Each line that includes "imported" counts once; give the total and nothing besides.

Data in this exercise:
/---

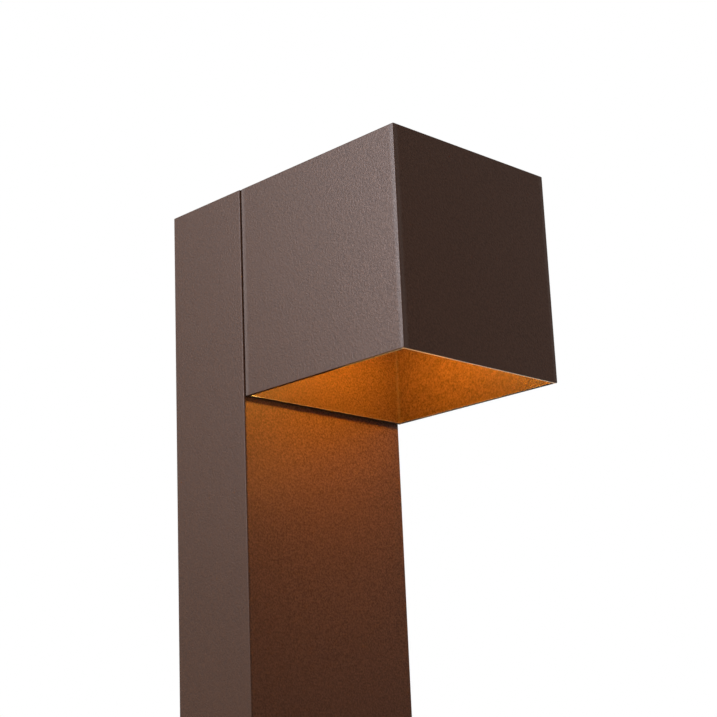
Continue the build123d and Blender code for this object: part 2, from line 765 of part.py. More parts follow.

\---
/---

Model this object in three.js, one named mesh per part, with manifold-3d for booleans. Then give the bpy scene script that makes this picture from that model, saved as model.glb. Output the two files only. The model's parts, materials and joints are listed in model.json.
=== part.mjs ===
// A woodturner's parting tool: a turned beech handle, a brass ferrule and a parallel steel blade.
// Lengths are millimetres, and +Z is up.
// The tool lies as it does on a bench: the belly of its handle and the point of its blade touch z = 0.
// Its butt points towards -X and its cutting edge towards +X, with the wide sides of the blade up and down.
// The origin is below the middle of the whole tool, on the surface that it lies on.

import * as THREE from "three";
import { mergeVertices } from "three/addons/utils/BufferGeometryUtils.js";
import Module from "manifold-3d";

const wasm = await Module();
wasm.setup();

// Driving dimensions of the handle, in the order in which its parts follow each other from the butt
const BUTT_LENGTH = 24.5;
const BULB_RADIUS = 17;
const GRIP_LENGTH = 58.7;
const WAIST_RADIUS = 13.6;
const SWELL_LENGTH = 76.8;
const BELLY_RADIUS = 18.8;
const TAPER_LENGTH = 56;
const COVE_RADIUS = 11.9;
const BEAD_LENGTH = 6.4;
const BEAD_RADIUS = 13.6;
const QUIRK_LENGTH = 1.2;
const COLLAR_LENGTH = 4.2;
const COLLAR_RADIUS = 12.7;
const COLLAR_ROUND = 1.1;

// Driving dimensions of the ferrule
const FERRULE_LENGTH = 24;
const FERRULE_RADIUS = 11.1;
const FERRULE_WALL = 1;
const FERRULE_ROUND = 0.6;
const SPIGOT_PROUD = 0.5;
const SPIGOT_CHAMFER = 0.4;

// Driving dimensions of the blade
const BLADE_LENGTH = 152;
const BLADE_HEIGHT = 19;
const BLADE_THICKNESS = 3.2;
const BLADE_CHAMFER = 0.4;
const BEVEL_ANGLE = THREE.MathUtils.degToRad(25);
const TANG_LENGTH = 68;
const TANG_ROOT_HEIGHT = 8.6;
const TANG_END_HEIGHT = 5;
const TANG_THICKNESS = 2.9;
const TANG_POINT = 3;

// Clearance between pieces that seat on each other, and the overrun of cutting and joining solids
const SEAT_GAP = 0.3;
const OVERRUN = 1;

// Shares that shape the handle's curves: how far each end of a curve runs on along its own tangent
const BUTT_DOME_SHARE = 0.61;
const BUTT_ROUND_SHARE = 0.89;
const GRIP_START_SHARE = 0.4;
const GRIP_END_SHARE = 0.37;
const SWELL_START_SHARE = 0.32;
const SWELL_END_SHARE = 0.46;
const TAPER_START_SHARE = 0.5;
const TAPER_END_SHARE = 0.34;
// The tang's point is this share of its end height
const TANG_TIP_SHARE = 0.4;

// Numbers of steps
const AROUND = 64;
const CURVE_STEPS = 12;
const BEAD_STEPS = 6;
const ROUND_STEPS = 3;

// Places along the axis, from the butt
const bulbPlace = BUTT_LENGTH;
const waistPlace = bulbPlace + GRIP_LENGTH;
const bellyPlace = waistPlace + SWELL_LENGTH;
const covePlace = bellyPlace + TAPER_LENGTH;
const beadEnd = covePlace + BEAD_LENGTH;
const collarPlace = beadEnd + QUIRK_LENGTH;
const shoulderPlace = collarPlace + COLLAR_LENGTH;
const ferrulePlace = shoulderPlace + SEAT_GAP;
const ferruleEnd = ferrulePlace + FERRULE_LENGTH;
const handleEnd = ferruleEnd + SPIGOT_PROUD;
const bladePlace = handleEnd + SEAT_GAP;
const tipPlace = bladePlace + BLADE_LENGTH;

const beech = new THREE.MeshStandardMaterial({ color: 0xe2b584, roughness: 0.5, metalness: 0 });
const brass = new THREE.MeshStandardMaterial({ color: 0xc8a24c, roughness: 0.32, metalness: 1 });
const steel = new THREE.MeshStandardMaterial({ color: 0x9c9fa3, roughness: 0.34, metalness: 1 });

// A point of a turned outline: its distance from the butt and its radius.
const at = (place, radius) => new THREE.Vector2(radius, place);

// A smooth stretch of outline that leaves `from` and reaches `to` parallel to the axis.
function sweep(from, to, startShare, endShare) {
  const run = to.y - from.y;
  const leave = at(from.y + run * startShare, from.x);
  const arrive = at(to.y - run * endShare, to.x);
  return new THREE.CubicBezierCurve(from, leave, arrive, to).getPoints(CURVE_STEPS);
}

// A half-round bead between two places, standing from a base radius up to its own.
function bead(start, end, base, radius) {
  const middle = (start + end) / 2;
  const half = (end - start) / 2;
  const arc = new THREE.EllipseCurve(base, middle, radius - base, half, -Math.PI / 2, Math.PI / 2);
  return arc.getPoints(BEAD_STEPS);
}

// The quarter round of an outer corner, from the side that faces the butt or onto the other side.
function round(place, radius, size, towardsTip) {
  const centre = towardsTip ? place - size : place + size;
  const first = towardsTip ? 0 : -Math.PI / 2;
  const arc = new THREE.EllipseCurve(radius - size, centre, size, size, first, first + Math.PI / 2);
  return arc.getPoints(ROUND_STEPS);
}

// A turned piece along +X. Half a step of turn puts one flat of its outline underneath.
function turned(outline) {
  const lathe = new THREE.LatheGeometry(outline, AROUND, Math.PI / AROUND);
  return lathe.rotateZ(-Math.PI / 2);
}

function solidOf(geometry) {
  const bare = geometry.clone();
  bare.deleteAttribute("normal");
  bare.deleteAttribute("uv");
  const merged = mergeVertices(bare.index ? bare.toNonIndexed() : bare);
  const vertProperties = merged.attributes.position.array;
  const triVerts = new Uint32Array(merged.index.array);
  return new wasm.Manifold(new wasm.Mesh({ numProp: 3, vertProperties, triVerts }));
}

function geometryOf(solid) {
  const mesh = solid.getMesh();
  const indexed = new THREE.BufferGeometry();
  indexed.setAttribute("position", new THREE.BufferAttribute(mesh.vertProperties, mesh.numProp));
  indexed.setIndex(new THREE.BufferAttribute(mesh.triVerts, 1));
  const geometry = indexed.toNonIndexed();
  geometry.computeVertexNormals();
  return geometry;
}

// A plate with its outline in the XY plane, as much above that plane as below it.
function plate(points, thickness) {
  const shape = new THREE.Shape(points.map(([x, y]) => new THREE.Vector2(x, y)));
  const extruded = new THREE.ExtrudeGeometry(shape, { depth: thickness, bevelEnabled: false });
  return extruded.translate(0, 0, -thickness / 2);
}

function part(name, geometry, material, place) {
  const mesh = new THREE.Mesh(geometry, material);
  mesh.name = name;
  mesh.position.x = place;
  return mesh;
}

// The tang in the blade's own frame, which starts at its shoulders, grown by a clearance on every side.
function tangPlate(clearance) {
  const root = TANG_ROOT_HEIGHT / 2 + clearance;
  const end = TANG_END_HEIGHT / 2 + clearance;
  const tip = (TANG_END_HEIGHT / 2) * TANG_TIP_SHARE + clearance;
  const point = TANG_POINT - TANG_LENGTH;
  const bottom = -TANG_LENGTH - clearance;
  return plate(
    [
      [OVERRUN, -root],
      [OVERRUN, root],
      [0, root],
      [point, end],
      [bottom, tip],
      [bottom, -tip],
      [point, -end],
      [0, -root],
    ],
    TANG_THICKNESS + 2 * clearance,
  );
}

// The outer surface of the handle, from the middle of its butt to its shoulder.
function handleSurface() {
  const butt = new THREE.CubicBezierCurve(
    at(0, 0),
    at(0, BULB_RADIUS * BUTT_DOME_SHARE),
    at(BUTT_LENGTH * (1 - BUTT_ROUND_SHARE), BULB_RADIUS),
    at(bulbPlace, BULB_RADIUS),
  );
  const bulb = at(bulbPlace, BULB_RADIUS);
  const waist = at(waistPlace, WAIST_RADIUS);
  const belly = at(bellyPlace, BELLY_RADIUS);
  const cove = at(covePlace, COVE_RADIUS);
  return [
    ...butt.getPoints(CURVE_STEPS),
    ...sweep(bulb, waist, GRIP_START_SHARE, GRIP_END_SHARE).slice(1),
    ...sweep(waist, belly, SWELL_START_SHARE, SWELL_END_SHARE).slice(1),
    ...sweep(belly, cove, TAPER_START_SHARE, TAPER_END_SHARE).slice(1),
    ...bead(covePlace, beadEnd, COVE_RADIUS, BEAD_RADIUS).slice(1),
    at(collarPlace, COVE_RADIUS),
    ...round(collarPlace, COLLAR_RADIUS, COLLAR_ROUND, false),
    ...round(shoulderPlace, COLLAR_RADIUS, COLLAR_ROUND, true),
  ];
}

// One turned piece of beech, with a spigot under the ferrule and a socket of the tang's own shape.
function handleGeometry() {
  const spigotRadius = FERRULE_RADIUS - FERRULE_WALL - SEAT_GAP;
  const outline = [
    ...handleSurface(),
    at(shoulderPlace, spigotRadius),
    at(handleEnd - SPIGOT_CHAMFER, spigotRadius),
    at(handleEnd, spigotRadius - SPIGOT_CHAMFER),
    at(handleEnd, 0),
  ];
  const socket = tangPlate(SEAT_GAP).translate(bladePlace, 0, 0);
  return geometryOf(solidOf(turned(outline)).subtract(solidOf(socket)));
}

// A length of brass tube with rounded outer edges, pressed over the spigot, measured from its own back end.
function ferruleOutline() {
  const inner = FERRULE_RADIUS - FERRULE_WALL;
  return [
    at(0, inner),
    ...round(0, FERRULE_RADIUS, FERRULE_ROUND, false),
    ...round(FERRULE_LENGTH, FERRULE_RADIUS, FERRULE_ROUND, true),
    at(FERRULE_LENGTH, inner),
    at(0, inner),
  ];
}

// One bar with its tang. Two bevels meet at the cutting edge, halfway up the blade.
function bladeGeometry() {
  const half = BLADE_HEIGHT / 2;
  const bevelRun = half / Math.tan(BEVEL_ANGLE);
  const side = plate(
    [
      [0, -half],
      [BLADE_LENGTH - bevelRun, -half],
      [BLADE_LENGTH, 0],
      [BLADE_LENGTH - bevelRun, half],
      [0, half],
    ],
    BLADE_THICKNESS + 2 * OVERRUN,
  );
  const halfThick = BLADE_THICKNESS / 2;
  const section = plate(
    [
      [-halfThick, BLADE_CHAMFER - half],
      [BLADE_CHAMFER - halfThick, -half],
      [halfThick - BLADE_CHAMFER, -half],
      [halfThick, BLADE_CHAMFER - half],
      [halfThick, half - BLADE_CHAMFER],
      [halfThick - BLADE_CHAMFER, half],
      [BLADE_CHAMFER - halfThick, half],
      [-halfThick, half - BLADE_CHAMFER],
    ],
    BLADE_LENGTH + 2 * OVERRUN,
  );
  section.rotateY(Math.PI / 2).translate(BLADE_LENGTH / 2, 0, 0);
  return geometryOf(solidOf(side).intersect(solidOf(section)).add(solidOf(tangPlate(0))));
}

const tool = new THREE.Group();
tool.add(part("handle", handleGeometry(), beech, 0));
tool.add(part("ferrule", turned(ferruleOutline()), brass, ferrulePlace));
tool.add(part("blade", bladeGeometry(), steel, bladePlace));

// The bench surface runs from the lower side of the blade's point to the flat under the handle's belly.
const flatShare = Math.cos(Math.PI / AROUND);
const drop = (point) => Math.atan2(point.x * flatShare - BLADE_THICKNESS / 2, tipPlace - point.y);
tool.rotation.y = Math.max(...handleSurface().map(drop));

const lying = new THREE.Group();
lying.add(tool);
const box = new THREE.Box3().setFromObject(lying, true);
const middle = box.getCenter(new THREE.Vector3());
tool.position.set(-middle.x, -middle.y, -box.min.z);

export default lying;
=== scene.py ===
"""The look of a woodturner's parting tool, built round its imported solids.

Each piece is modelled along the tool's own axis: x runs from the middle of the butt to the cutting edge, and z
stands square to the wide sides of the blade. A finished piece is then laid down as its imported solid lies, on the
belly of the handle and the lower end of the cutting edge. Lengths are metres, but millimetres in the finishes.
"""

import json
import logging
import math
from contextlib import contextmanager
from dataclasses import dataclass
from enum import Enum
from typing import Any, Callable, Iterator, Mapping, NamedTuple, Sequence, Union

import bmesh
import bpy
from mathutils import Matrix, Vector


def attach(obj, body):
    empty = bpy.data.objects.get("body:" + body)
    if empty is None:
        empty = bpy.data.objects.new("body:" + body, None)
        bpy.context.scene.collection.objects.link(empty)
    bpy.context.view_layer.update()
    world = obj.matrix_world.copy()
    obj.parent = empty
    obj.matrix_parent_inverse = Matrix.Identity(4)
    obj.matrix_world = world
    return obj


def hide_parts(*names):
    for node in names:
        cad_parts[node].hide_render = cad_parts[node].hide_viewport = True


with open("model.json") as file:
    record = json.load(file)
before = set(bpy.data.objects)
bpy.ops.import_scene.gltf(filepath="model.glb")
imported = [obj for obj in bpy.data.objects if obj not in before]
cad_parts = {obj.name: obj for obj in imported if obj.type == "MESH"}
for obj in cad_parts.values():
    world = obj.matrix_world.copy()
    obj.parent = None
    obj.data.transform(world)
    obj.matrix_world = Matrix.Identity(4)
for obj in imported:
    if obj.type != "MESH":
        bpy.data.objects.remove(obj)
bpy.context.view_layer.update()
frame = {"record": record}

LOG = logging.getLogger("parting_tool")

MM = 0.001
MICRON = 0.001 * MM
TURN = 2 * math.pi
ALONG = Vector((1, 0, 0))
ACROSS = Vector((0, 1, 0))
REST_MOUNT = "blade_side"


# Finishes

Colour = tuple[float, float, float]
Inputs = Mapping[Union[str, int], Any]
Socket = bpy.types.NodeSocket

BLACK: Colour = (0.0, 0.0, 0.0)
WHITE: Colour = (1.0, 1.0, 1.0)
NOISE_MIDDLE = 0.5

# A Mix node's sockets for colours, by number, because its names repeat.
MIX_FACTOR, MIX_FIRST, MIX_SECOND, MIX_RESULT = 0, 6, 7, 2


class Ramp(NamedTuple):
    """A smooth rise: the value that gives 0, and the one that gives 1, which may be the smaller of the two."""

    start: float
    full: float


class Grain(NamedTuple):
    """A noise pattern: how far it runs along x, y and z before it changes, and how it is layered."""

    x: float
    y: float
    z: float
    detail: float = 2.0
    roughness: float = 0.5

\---

Exercise result: 5